Lucent Lunacies

At the heart of stasis is repetition. À l'image-temps.

A poem should be motionless in time
As the moon climbs

[…]

A poem should be motionless in time
As the moon climbs
This is what having seen the loop of planes crashing into skyscrapers has revealed again — there is a standing still in the jetztzeit. For us, finding Benjamin's notion in the repeated lines Archibald MacLeish's Ars Poetica.

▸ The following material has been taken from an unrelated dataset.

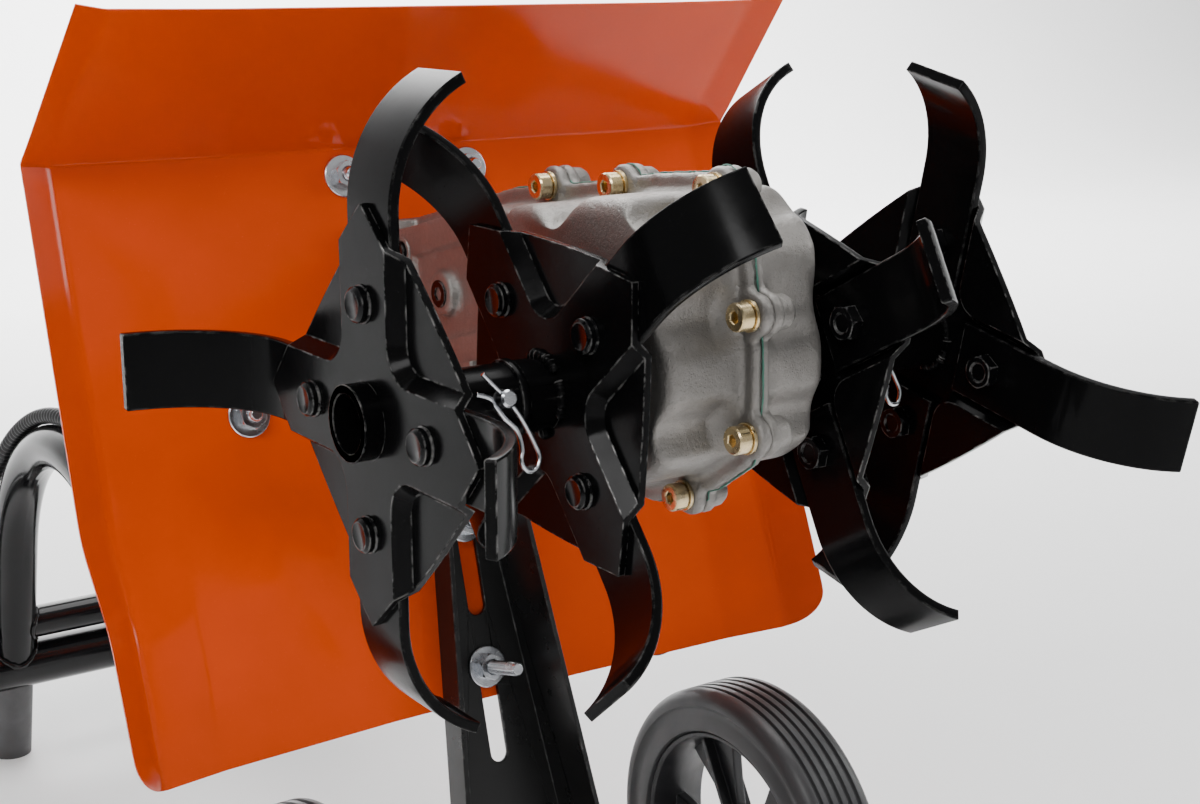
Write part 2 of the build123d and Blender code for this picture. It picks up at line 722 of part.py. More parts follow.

How very interesting about the punctuation (or lack thereof). In the anthology The Imagist Poem edited by William Pratt, the lines quoted above from "Ars Poetica" have no punctuation marks at line ending. This for me lends more of the arresting effect when the identical lines are re-encountered in the reading. However, the Poetry Foundation serves a version from the Collected Poems 1917-1982 (copyright 1985) which version groups the stanza in sections and offers variant punctuation.
A poem should be motionless in time
As the moon climbs,

Leaving, as the moon releases
Twig by twig the night-entangled trees,

Leaving, as the moon behind the winter leaves,
Memory by memory the mind—

A poem should be motionless in time
As the moon climbs.
The Poetry Foundation also offers a facsimile of its publication in the June 1926 edition of Poetry magazine where the lines are punctuated differently (and no grouping of the stanzas) …
A poem should be motionless in time
As the moon climbs;

[…]

A should be motionless in time
As the moon climbs.
Pratt included in the Imagist anthology a version from Collected Poems by Archibald MacLeish 1917-1952 (copyright 1954).

So my stasis-as-repetition comment rests on but one version of a poem that exists in multiple versions. One tiny moment caught in the aperture of criticism.